AIM: Identify all lines in the data containing the string "Identity". Copy them out.

SOURCE DATA:
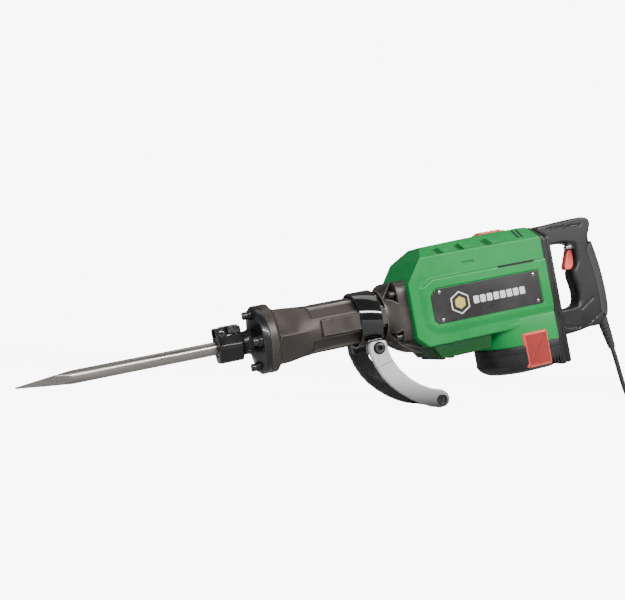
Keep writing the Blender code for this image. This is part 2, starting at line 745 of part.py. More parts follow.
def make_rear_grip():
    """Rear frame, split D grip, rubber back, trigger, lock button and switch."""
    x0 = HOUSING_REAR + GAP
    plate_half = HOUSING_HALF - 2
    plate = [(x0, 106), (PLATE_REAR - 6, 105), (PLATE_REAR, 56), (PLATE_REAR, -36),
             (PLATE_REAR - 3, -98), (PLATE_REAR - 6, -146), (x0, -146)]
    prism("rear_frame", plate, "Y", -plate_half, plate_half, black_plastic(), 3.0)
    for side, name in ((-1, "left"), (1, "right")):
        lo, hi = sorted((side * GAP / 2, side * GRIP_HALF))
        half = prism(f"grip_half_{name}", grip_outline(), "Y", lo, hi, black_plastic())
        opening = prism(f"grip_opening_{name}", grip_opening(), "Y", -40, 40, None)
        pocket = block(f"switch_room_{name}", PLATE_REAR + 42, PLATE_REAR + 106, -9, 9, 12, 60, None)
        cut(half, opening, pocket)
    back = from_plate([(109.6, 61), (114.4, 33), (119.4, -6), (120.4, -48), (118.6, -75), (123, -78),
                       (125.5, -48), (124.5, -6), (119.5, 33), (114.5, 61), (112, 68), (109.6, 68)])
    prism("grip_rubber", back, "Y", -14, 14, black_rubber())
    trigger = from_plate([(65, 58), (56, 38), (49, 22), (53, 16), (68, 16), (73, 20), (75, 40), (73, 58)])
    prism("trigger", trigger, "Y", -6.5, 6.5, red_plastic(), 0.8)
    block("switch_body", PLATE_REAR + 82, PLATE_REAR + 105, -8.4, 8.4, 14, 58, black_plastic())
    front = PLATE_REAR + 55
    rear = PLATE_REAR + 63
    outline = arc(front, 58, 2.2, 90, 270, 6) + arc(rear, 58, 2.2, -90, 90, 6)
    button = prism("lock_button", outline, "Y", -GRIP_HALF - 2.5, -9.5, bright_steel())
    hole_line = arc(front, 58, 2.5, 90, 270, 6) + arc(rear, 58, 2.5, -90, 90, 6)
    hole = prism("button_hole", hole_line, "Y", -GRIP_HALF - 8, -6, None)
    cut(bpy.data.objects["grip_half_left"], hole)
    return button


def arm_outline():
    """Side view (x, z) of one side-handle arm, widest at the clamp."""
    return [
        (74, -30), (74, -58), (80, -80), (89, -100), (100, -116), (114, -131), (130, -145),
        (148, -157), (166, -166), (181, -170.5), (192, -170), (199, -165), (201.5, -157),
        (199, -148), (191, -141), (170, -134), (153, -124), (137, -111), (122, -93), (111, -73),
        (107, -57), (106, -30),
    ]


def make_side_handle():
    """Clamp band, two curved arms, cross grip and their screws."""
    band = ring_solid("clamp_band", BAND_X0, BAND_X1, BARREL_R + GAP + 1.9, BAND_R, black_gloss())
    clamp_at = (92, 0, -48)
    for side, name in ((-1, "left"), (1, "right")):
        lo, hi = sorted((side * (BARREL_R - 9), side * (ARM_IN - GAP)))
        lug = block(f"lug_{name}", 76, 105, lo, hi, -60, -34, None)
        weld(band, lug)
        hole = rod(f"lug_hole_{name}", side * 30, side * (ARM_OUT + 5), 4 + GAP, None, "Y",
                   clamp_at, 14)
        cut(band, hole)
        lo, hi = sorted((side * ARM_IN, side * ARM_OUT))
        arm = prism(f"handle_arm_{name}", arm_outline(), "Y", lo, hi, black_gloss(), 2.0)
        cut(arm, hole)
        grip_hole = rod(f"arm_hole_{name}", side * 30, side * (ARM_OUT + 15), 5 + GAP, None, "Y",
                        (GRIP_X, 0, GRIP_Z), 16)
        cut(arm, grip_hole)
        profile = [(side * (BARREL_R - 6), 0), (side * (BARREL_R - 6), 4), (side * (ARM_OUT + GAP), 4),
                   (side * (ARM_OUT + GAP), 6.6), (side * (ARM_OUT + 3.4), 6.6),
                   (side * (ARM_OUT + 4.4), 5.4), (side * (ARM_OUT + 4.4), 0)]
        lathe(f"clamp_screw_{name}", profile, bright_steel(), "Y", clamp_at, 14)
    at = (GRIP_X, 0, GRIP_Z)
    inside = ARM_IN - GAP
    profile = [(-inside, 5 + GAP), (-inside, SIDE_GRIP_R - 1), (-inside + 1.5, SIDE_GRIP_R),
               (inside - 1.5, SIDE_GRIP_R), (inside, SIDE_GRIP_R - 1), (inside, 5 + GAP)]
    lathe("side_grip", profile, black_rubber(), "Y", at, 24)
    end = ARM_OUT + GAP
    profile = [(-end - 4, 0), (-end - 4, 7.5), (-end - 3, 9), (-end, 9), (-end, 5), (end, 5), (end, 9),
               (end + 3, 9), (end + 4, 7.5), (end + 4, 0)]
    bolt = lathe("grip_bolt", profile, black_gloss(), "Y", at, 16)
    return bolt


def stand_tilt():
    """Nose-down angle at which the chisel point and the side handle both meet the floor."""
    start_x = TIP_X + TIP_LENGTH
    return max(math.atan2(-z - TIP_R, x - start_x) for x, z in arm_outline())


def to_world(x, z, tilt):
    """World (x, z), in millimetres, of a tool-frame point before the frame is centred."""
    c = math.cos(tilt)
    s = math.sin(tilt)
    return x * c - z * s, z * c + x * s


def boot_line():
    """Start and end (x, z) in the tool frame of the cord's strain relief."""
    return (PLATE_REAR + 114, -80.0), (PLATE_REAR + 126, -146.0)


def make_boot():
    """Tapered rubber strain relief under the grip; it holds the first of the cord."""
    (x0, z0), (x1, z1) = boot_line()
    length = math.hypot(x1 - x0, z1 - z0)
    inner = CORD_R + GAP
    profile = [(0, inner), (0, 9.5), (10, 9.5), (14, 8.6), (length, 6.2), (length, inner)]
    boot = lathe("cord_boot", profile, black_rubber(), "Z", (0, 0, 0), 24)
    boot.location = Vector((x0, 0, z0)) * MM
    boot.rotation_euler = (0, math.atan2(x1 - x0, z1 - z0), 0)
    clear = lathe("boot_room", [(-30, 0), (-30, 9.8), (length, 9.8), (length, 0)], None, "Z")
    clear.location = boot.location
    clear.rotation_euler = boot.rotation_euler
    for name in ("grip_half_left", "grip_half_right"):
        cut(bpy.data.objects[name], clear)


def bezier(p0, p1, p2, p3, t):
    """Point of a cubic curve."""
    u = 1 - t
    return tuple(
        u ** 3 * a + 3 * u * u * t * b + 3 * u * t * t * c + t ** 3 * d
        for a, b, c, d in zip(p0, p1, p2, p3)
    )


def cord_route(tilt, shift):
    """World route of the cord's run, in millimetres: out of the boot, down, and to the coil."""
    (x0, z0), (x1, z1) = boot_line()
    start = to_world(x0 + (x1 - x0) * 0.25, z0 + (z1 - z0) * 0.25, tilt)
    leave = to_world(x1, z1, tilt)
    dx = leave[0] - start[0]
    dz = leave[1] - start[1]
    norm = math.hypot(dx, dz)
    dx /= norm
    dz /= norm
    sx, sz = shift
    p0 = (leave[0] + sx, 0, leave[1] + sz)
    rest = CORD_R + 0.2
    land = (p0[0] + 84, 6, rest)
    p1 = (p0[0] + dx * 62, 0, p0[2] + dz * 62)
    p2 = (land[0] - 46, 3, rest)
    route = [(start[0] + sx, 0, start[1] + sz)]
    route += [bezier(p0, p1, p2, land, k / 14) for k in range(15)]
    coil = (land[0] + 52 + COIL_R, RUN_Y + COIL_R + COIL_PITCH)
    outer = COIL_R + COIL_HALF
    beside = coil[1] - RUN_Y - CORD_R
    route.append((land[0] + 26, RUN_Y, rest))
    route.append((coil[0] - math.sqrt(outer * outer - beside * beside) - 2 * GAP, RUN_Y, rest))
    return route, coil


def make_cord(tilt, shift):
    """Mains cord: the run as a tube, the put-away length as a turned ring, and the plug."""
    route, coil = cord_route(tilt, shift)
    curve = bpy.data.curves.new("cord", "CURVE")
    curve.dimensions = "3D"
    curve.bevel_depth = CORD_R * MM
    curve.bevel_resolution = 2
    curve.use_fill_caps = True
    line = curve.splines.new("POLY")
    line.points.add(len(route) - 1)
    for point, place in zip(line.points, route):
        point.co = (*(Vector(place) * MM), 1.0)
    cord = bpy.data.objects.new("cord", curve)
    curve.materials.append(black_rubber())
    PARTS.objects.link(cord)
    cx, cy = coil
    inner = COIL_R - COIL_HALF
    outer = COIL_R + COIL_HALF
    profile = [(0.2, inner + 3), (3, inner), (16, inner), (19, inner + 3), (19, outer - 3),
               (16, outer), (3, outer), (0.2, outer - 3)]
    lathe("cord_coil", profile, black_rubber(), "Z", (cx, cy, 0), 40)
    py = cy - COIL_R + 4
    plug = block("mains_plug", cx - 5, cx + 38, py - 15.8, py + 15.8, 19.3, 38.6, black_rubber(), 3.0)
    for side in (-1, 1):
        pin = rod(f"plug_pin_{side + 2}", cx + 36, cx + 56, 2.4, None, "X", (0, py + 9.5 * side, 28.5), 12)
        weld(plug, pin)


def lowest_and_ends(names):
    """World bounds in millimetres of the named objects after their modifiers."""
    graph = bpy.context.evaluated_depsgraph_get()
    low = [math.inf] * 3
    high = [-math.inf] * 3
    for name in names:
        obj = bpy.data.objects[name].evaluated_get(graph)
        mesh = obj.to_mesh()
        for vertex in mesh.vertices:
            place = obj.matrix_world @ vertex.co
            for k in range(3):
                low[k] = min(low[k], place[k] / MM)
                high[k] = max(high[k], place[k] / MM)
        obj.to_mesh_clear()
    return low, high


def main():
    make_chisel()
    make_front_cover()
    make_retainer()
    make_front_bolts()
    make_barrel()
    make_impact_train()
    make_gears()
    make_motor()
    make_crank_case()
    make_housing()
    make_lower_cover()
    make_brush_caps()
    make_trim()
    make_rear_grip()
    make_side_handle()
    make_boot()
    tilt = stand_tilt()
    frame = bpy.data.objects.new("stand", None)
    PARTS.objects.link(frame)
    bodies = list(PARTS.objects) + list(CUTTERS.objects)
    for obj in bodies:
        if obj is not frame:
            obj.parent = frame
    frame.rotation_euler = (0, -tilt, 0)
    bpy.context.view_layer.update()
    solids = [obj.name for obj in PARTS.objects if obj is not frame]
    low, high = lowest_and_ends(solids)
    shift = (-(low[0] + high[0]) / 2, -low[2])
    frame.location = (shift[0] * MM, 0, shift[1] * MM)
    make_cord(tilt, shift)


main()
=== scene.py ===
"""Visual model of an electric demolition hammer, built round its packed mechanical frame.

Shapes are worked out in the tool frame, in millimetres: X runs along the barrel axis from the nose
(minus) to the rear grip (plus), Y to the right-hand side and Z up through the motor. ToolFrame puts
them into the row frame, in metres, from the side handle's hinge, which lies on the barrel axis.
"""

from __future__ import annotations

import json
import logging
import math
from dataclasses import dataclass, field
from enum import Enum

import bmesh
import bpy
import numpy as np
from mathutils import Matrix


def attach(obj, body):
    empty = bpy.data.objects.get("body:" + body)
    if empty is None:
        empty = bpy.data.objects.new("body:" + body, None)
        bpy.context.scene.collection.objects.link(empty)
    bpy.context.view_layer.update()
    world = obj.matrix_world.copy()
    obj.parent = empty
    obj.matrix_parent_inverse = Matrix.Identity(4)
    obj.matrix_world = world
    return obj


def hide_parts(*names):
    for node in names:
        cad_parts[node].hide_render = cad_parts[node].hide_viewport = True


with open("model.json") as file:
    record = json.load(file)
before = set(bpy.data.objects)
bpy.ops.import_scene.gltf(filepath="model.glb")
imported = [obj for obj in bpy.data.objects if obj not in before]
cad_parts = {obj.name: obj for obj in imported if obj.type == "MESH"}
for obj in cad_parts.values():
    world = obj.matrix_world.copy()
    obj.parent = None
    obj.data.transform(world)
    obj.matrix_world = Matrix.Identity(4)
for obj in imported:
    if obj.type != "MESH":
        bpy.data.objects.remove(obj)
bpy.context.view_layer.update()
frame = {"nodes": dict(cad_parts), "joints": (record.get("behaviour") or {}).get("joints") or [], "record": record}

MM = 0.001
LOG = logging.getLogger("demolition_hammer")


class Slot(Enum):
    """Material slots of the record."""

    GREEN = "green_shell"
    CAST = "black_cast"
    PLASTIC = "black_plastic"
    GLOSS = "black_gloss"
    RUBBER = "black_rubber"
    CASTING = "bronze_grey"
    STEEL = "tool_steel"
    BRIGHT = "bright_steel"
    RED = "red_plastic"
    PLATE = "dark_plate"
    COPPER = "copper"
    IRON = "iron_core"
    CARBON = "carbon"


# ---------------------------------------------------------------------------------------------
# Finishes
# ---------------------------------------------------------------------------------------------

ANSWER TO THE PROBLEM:
    obj.matrix_parent_inverse = Matrix.Identity(4)
    obj.matrix_world = Matrix.Identity(4)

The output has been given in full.